Chi se lo sarebbe immaginato che queste parole, Droghe e Affini, avrebbero assunto un sinistro significato?
Noi si andava dal Guidali droghiere, nel centro storico di Varese, a comperare caffè, zucchero, sale, saponaria e varechina. Ed era un avvenimento, entrare in quell’antro scuro, zeppo di profumi, col banco tanto alto che quasi non vedevi il droghiere, matita all’orecchio e grembiule nero, le mani perennemente impolverate di chissà quali spezie, che apriva e chiudeva cassetti con la finestrella in vetro, da cui sbirciare misteriosi contenuti. Che prendeva infine un foglio color carta da zucchero, lo arrotolava a mo’ di cono, lo riempiva con la paletta e lo accartocciava in un lampo – mai riuscita a imitarlo-, lo pesava sulla stadera, e ti sparava un prezzo a occhio. Anche dal salumiere – il nostro era in via Manzoni, si chiamava Nembri – si andava di quando in quando: e l’affettatrice, una macchina rosso fuoco di un’imponenza solenne, offriva generosamente larghe sottili fette di un prosciutto squisito, slap slap slap, in un silenzio quasi solenne, perché il motore altro non era che il braccio nerboruto del padrone.
Il pane e il latte, invece, ce lo portavano a casa: sullo zerbino trovavamo la bottiglia di vetro piena al posto del vuoto, col sigillo di stagnola ben chiuso. Sembrava, ai miei occhi, che una magia mattutina facesse apparire silenziosamente il latte nello stesso recipiente dove la sera c’era il nulla.
Il prestinaio, invece, o meglio il garzone del prestino, si faceva sentire, eccome. I primi tempi era un ometto tutto bianco di farina, il Tanetto, che con la gerla in spalla passava di casa in casa a riempire di michette i sacchetti del pane, di stoffa, appesi alla porta: ogni cliente aveva il suo, spesso col nome ricamato ben in vista. Poi arrivò il triciclo, guidato da un ragazzo spericolato, che scampanellando a tutto spiano si faceva aprire i portoni per consegnare i sacchetti pieni e ritirare quelli vuoti: tutti colorati, tutti diversi, una gioia per gli occhi quella montagna di fiorellini, righe, quadretti, pois, nastrini.

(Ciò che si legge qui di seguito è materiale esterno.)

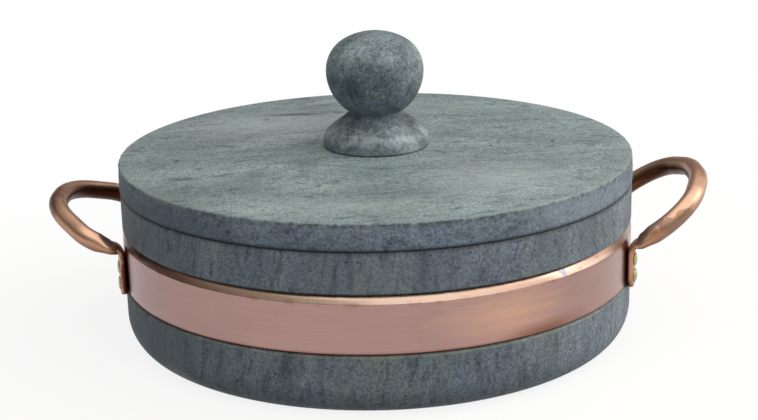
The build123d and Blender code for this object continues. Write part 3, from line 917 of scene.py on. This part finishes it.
band_copper = copper(
    "rolled_copper_sheet",
    streak_stretch=(40, 40, 1),
    ragged_stretch=(9, 9, 0.6),
    clean="#AC8D87",
    warm="#B3918A",
    low_rough=0.2,
    high_rough=0.3,
    patches=0.12,
    patch_colour="#9A6B58",
    painted_under_shade="#C8A090",
    painted_top_light="#B9A799",
    marks=[
        # Painted reflection: lighter and warmer towards the front right, darker brown at the
        # lower edge there, and greyer and darker at the far left
        ((58, -114, 44), (44, 30, 18), "#D3A58C", 0.8, 0.9),
        ((78, -104, 32), (36, 32, 6), "#865340", 0.85, 0.9),
        ((-114, -62, 42), (80, 92, 60), "#8C7576", 0.6, 0.9),
        # The turned lower edge is redder
        ((0, 0, 30.8), (900, 900, 1.7), "#8A5846", 0.6, 0.9),
        # Painted shade and dark reflection along the bevel's upper edge, under the stone's lip, darkest at
        # the far left
        ((0, 0, 58.8), (900, 900, 1.6), "#94684E", 0.6, 0.9),
        ((-120, -45, 58), (30, 60, 4.5), "#1E0F0A", 1.0, 0.5),
        # and a painted duller reflection at the right
        ((112, -66, 57), (48, 60, 5), "#937D71", 0.85, 0.7),
        # Painted reflection of the straps, red, on the band beside them
        ((-123.8, -40.7, 43), (4.6, 4.6, 18), "#74351C", 0.85, 0.7),
        ((121.3, -47.6, 43), (6.0, 6.0, 18), "#74351C", 0.85, 0.8),
        # A chip on the top edge that shows pale, and scuffs beside it
        ((84.9, -97.0, 57.5), (3.0, 3.0, 1.7), "#8B8698", 0.95, 0.15),
        ((85.9, -96.6, 56.0), (1.7, 1.9, 2.2), "#8B8698", 0.95, 0.15),
        ((88, -94.2, 55.2), (2.6, 2.6, 0.6), "#9C6A50", 0.5, 0.6),
        ((94.1, -88.2, 55.6), (3.4, 3.4, 0.6), "#9C6A50", 0.5, 0.6),
        ((103.6, -76.8, 56.8), (1.4, 2.0, 0.9), "#8C5F4B", 0.6, 0.5),
    ],
)

# The strip's section, drawn from the inner end of the top edge round the outside to the
# lower inner edge and back inside; beside each point stands its place in the flat lap.
bevel_drop = band_sheet * tan(bevel_lean / 2)
bevel_end = (
    band_radius - bevel_reach - band_sheet * cos(bevel_lean),
    0,
    band_top - band_sheet * sin(bevel_lean),
)
bevel_swell = 0.1
bevel_middle = (
    band_radius - bevel_reach / 2 + bevel_swell * cos(bevel_lean),
    0,
    band_top - bevel_height / 2 + bevel_swell * sin(bevel_lean),
)
outside = line_through(
    [
        (bevel_end, 0, 0.5),
        ((band_radius - bevel_reach, 0, band_top), 0.35, 0.6),
        (bevel_middle, 12.0, 0.7),
        ((band_radius, 0, bevel_start), 0.5, 0.4),
        ((band_radius, 0, band_bottom), lip_round, 0.8),
        ((edge_radius, 0, band_bottom), 0, 0.5),
    ]
)
inside = line_through(
    [
        ((edge_radius, 0, band_bottom + band_sheet), 0, 1.2),
        ((band_inner, 0, band_bottom + band_sheet), 0.2, 5),
        ((band_inner, 0, bevel_start - bevel_drop), 0.3, 1.5),
        (bevel_end, 0, 0.5),
    ]
)[:-1]
section = [(point, lap_outer) for point in outside] + [(point, lap_inner) for point in inside]
lap_turn = lap_length / band_radius
joggle_turn = lap_joggle / band_radius
gap_turn = lap_gap / band_radius
ring_turn = 2 * pi - joggle_turn - gap_turn
strip_start = radians(lap_bearing) + lap_turn / 2 - gap_turn / 2
ring_steps, joggle_steps, lap_steps = 720, 8, 40
band_ripple = 0.05
ripple_reach = 3.2
ripple_height = 30
ripple_scale = 1.6
worn_reach = 1.1
turns = [ring_turn * at / ring_steps for at in range(ring_steps + 1)]
turns += [ring_turn + joggle_turn * at / joggle_steps for at in range(1, joggle_steps + 1)]
turns += [ring_turn + joggle_turn + lap_turn * at / lap_steps for at in range(1, lap_steps + 1)]
band_form = bmesh.new()
wear_layer = band_form.verts.layers.float.new("wear")
rings = []
for turn in turns:
    lifted = min(1, max(0, (turn - ring_turn) / joggle_turn))
    lifted = lifted * lifted * (3 - 2 * lifted)
    bearing = strip_start - turn
    ring = []
    for point, lap_radius in section:
        level = min(lap_high, max(lap_low, point.z))
        radius = point.x * (1 - lifted) + lap_radius * lifted
        height = point.z * (1 - lifted) + level * lifted
        waved = Vector((ripple_reach * cos(bearing), ripple_reach * sin(bearing), height / ripple_height))
        ripple = band_ripple * noise.noise(waved * ripple_scale)
        radius += ripple - band_ripple
        corner = band_form.verts.new(Vector((radius * cos(bearing), radius * sin(bearing), height)) * mm)
        edges = [
            exp(-(((point - Vector(place)).length / worn_reach) ** 2))
            for place in ((band_radius - bevel_reach, 0, band_top), (band_radius, 0, bevel_start))
        ]
        corner[wear_layer] = max(edges) * (1 - lifted)
        ring.append(corner)
    rings.append(ring)
around = len(section)
for before, after in zip(rings, rings[1:]):
    for at in range(around):
        band_form.faces.new((before[at], before[(at + 1) % around], after[(at + 1) % around], after[at]))
band_form.faces.new(rings[0])
band_form.faces.new(list(reversed(rings[-1])))
for face in band_form.faces:
    face.smooth = len(face.verts) == 4
bmesh.ops.triangulate(band_form, faces=[face for face in band_form.faces if len(face.verts) > 4])
band_mesh = bpy.data.meshes.new("band")
band_form.to_mesh(band_mesh)
band_form.free()
band_mesh.materials.append(band_copper)
band = piece_of("band", band_mesh)
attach(band, "pot")
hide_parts("copper_band")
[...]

La spesa a domicilio la si pagava alla fine del mese, confrontando con quello del negoziante il nostro “libretto” di cliente: un quadernetto azzurro rilegato in nero, tascabile, con i quadretti di copisteria, in cui ogni giorno si segnava la spesa, riportando a fondo pagina la somma settimanale. La copertina, a furia di maneggiarla, era unta e bisunta, le pagine cincischiate e piene di sbavature della matita copiativa con cui si compilava. E ogni volta, o quasi, nascevano discussioni per una voce segnata due volte, per un prezzo sbagliato, per un resto che non tornava. Ma il sistema era codificato e inflessibile: pagare giorno per giorno? E perché mai? Dove sarebbe finita la reciproca tacita fiducia che tenace resisteva negli anni a battibecchi e contestazioni?